# Stated exercise:
Isolate every line in the data with the string "frame" and copy it.

# Provided data:
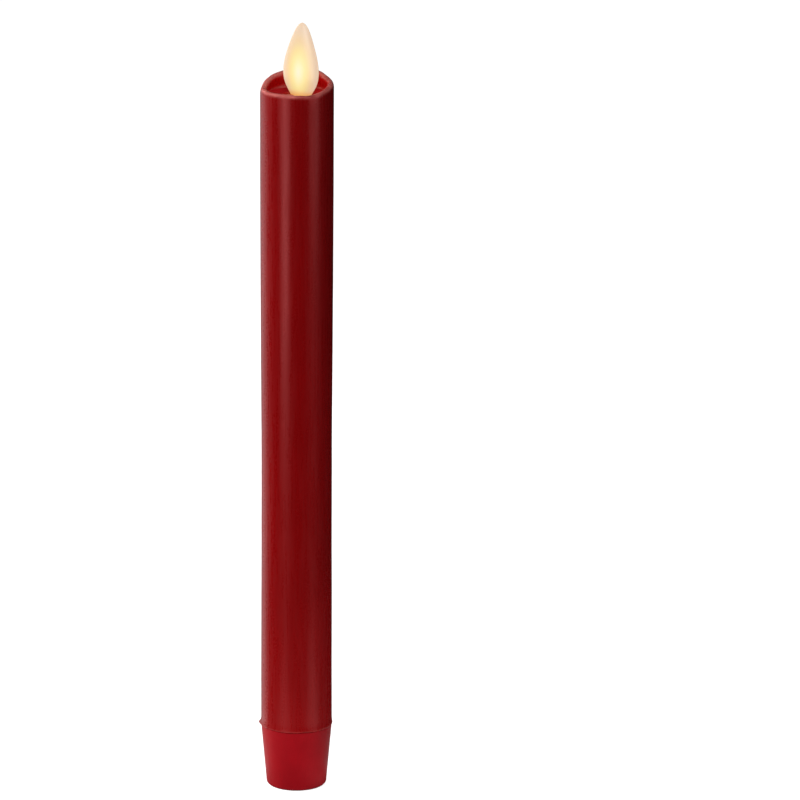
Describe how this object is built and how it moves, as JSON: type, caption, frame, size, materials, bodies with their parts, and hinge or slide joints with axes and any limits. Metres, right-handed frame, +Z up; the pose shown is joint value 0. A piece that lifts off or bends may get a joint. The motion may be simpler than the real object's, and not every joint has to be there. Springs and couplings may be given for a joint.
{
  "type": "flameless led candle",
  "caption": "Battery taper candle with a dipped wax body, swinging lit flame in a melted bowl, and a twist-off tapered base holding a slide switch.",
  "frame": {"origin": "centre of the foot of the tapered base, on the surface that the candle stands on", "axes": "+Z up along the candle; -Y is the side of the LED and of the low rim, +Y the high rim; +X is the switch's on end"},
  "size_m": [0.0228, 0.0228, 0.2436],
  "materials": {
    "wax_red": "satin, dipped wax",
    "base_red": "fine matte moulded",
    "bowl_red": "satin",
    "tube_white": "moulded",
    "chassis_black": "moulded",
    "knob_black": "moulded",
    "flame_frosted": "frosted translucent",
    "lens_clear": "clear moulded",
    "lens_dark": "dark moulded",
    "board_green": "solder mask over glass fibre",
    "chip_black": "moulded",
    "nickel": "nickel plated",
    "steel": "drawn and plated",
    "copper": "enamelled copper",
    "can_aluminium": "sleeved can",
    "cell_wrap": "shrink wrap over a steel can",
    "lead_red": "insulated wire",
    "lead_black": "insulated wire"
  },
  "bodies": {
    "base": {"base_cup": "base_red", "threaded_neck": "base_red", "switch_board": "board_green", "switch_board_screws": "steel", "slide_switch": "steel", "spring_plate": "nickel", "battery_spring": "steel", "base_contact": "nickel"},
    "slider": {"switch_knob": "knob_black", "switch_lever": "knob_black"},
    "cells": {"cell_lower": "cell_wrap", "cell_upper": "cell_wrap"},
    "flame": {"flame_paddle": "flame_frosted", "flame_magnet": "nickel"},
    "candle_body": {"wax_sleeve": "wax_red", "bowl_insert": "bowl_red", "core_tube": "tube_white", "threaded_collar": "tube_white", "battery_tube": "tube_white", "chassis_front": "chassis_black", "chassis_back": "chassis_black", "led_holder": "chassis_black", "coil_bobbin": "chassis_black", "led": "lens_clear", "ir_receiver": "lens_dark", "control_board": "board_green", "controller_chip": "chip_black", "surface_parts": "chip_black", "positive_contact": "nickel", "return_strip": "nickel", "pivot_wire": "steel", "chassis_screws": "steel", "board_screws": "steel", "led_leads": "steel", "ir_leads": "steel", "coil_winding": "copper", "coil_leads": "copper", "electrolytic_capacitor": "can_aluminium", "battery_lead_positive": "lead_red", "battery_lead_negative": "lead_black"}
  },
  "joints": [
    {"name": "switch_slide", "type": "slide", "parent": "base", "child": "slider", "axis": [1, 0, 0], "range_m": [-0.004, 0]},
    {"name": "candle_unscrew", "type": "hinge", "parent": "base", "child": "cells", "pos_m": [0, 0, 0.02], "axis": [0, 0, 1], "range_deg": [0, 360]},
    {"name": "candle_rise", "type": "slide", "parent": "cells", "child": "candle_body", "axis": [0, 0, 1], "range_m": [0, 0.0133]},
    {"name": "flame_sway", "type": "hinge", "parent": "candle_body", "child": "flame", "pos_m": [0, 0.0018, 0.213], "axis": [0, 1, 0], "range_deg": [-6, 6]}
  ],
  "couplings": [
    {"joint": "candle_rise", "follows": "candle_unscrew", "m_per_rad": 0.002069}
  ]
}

# Exercise result:
Describe how this object is built and how it moves, as JSON: type, caption, frame, size, materials, bodies with their parts, and hinge or slide joints with axes and any limits. Metres, right-handed frame, +Z up; the pose shown is joint value 0. A piece that lifts off or bends may get a joint. The motion may be simpler than the real object's, and not every joint has to be there. Springs and couplings may be given for a joint.
  "frame": {"origin": "centre of the foot of the tapered base, on the surface that the candle stands on", "axes": "+Z up along the candle; -Y is the side of the LED and of the low rim, +Y the high rim; +X is the switch's on end"},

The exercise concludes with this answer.